— WRITTEN INSTRUCTION —
Determine how many lines contain the string "materials", then reply with that figure only.

━━━

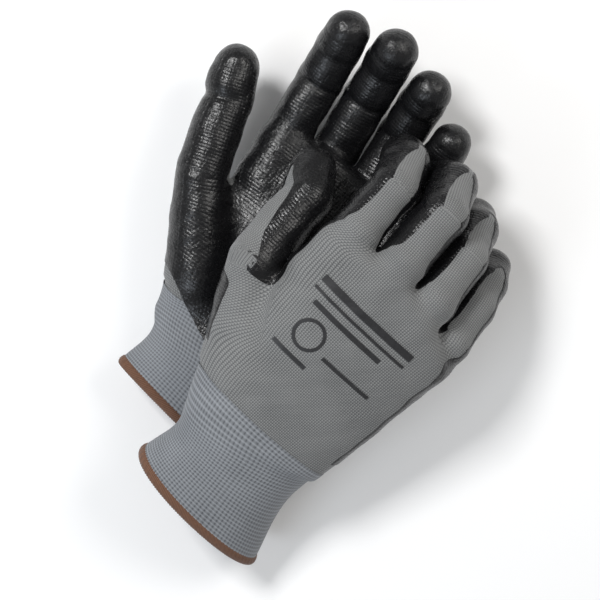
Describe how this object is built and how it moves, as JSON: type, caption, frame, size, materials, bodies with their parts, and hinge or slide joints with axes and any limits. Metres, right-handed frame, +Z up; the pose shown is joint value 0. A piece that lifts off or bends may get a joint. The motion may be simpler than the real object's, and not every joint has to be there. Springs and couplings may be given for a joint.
{
  "type": "work gloves",
  "caption": "Palm-dipped knit work gloves, stuffed as if worn and laid one across the other, with ribbed cuffs and jointed fingers.",
  "frame": {"origin": "middle of the pair's footprint, on the surface it lies on", "axes": "+Z up, out of the surface; +Y towards the left glove's fingertips, +X towards the right glove's fingertips"},
  "size_m": [0.1992, 0.2648, 0.0954],
  "materials": {
    "hand_knit": "fine seamless nylon knit, matt with a slight sheen",
    "rib_knit": "coarser ribbed knit with elastic, matt",
    "edge_thread": "brown overlock stitching, matt",
    "elastic_yarn": "covered elastic yarn, matt",
    "nitrile": "smooth black nitrile dip, semi-gloss, fine knit telegraphing through",
    "print_ink": "black heat-transfer print, satin"
  },
  "bodies": {
    "left_cuff": {"left_cuff_edge": "edge_thread", "left_cuff_elastic": "elastic_yarn", "left_cuff_rib": "rib_knit"},
    "left_hand": {"left_hand_coating": "nitrile", "left_hand_liner": "hand_knit"},
    "left_index_base": {"left_index_base_coating": "nitrile", "left_index_base_liner": "hand_knit"},
    "left_index_tip": {"left_index_tip_coating": "nitrile", "left_index_tip_liner": "hand_knit"},
    "left_little_base": {"left_little_base_coating": "nitrile", "left_little_base_liner": "hand_knit"},
    "left_little_tip": {"left_little_tip_coating": "nitrile", "left_little_tip_liner": "hand_knit"},
    "left_middle_base": {"left_middle_base_coating": "nitrile", "left_middle_base_liner": "hand_knit"},
    "left_middle_tip": {"left_middle_tip_coating": "nitrile", "left_middle_tip_liner": "hand_knit"},
    "left_ring_base": {"left_ring_base_coating": "nitrile", "left_ring_base_liner": "hand_knit"},
    "left_ring_tip": {"left_ring_tip_coating": "nitrile", "left_ring_tip_liner": "hand_knit"},
    "left_thumb_base": {"left_thumb_base_coating": "nitrile", "left_thumb_base_liner": "hand_knit"},
    "left_thumb_tip": {"left_thumb_tip_coating": "nitrile", "left_thumb_tip_liner": "hand_knit"},
    "right_hand": {"right_back_print": "print_ink", "right_hand_coating": "nitrile", "right_hand_liner": "hand_knit"},
    "right_cuff": {"right_cuff_edge": "edge_thread", "right_cuff_elastic": "elastic_yarn", "right_cuff_rib": "rib_knit"},
    "right_index_base": {"right_index_base_coating": "nitrile", "right_index_base_liner": "hand_knit"},
    "right_index_tip": {"right_index_tip_coating": "nitrile", "right_index_tip_liner": "hand_knit"},
    "right_little_base": {"right_little_base_coating": "nitrile", "right_little_base_liner": "hand_knit"},
    "right_little_tip": {"right_little_tip_coating": "nitrile", "right_little_tip_liner": "hand_knit"},
    "right_middle_base": {"right_middle_base_coating": "nitrile", "right_middle_base_liner": "hand_knit"},
    "right_middle_tip": {"right_middle_tip_coating": "nitrile", "right_middle_tip_liner": "hand_knit"},
    "right_ring_base": {"right_ring_base_coating": "nitrile", "right_ring_base_liner": "hand_knit"},
    "right_ring_tip": {"right_ring_tip_coating": "nitrile", "right_ring_tip_liner": "hand_knit"},
    "right_thumb_base": {"right_thumb_base_coating": "nitrile", "right_thumb_base_liner": "hand_knit"},
    "right_thumb_tip": {"right_thumb_tip_coating": "nitrile", "right_thumb_tip_liner": "hand_knit"}
  },
  "joints": [
    {"name": "left_wrist_bend", "type": "hinge", "parent": "left_hand", "child": "left_cuff", "pos_m": [-0.03594, -0.0213, 0.01949], "axis": [0.8053, -0.5916, -0.0384], "range_deg": [-1, 5], "stiffness_Nm_per_rad": 0.6},
    {"name": "left_thumb_base_bend", "type": "hinge", "parent": "left_hand", "child": "left_thumb_base", "pos_m": [-0.05128, 0.05325, 0.03367], "axis": [0.7446, -0.2612, 0.6143], "range_deg": [0, 56], "stiffness_Nm_per_rad": 0.25},
    {"name": "left_thumb_middle_bend", "type": "hinge", "parent": "left_thumb_base", "child": "left_thumb_tip", "pos_m": [-0.03839, 0.09111, 0.03413], "axis": [0.7446, -0.2612, 0.6143], "range_deg": [-3, 53], "stiffness_Nm_per_rad": 0.12},
    {"name": "left_index_base_bend", "type": "hinge", "parent": "left_hand", "child": "left_index_base", "pos_m": [-0.00686, 0.07894, 0.02287], "axis": [0.8584, -0.5116, -0.0382], "range_deg": [-10, 47], "stiffness_Nm_per_rad": 0.25},
    {"name": "left_index_middle_bend", "type": "hinge", "parent": "left_index_base", "child": "left_index_tip", "pos_m": [0.00637, 0.10075, 0.02792], "axis": [0.8584, -0.5116, -0.0382], "range_deg": [-20, 36], "stiffness_Nm_per_rad": 0.12},
    {"name": "left_middle_base_bend", "type": "hinge", "parent": "left_hand", "child": "left_middle_base", "pos_m": [0.01528, 0.06888, 0.01695], "axis": [0.8584, -0.5116, -0.0382], "range_deg": [-18, 39], "stiffness_Nm_per_rad": 0.25},
    {"name": "left_middle_middle_bend", "type": "hinge", "parent": "left_middle_base", "child": "left_middle_tip", "pos_m": [0.02961, 0.09222, 0.02649], "axis": [0.8584, -0.5116, -0.0382], "range_deg": [-21, 35], "stiffness_Nm_per_rad": 0.12},
    {"name": "left_ring_base_bend", "type": "hinge", "parent": "left_hand", "child": "left_ring_base", "pos_m": [0.0327, 0.05112, 0.01801], "axis": [0.8566, -0.5146, -0.0382], "range_deg": [-2, 15], "stiffness_Nm_per_rad": 0.25},
    {"name": "left_ring_middle_bend", "type": "hinge", "parent": "left_ring_base", "child": "left_ring_tip", "pos_m": [0.04612, 0.07334, 0.01946], "axis": [0.8566, -0.5146, -0.0382], "range_deg": [-29, 23], "stiffness_Nm_per_rad": 0.12},
    {"name": "left_little_base_bend", "type": "hinge", "parent": "left_hand", "child": "left_little_base", "pos_m": [0.04552, 0.02929, 0.02412], "axis": [0.8539, -0.5191, -0.0382], "range_deg": [0, 3.5], "stiffness_Nm_per_rad": 0.25},
    {"name": "left_little_middle_bend", "type": "hinge", "parent": "left_little_base", "child": "left_little_tip", "pos_m": [0.05643, 0.04724, 0.02419], "axis": [0.8539, -0.5191, -0.0382], "range_deg": [-10, 7], "stiffness_Nm_per_rad": 0.12},
    {"name": "right_glove_lift", "type": "slide", "parent": "left_hand", "child": "right_hand", "axis": [0, 0, 1], "range_m": [0, 0.15]},
    {"name": "right_wrist_bend", "type": "hinge", "parent": "right_hand", "child": "right_cuff", "pos_m": [-0.02034, -0.0643, 0.05379], "axis": [-0.7069, 0.6505, 0.2778], "range_deg": [0, 17], "stiffness_Nm_per_rad": 0.6},
    {"name": "right_thumb_base_bend", "type": "hinge", "parent": "right_hand", "child": "right_thumb_base", "pos_m": [-0.02501, 0.01119, 0.07035], "axis": [-0.466, 0.5579, 0.6867], "range_deg": [-9, 10], "stiffness_Nm_per_rad": 0.25},
    {"name": "right_thumb_middle_bend", "type": "hinge", "parent": "right_thumb_base", "child": "right_thumb_tip", "pos_m": [0.00014, 0.04138, 0.06288], "axis": [-0.466, 0.5579, 0.6867], "range_deg": [-30, 25], "stiffness_Nm_per_rad": 0.12},
    {"name": "right_index_base_bend", "type": "hinge", "parent": "right_hand", "child": "right_index_base", "pos_m": [0.02338, 0.02532, 0.08481], "axis": [-0.6882, 0.6677, 0.2838], "range_deg": [-24, 18], "stiffness_Nm_per_rad": 0.25},
    {"name": "right_index_middle_bend", "type": "hinge", "parent": "right_index_base", "child": "right_index_tip", "pos_m": [0.03993, 0.04464, 0.07947], "axis": [-0.6882, 0.6677, 0.2838], "range_deg": [-35, 21], "stiffness_Nm_per_rad": 0.12},
    {"name": "right_middle_base_bend", "type": "hinge", "parent": "right_hand", "child": "right_middle_base", "pos_m": [0.04404, 0.01124, 0.08396], "axis": [-0.7007, 0.6563, 0.2798], "range_deg": [-19, 3.5], "stiffness_Nm_per_rad": 0.25},
    {"name": "right_middle_middle_bend", "type": "hinge", "parent": "right_middle_base", "child": "right_middle_tip", "pos_m": [0.06299, 0.03293, 0.08053], "axis": [-0.7007, 0.6563, 0.2798], "range_deg": [-42, 13], "stiffness_Nm_per_rad": 0.12},
    {"name": "right_ring_base_bend", "type": "hinge", "parent": "right_hand", "child": "right_ring_base", "pos_m": [0.05847, -0.00665, 0.07436], "axis": [-0.6982, 0.6586, 0.2806], "range_deg": [-31, 20], "stiffness_Nm_per_rad": 0.25},
    {"name": "right_ring_middle_bend", "type": "hinge", "parent": "right_ring_base", "child": "right_ring_tip", "pos_m": [0.07358, 0.01286, 0.06618], "axis": [-0.6982, 0.6586, 0.2806], "range_deg": [-27, 29], "stiffness_Nm_per_rad": 0.12},
    {"name": "right_little_base_bend", "type": "hinge", "parent": "right_hand", "child": "right_little_base", "pos_m": [0.06743, -0.02576, 0.05911], "axis": [-0.6982, 0.6586, 0.2806], "range_deg": [-33, 23], "stiffness_Nm_per_rad": 0.25},
    {"name": "right_little_middle_bend", "type": "hinge", "parent": "right_little_base", "child": "right_little_tip", "pos_m": [0.07932, -0.01005, 0.05185], "axis": [-0.6982, 0.6586, 0.2806], "range_deg": [-15, 40], "stiffness_Nm_per_rad": 0.12}
  ]
}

━━━

— REPLY —
2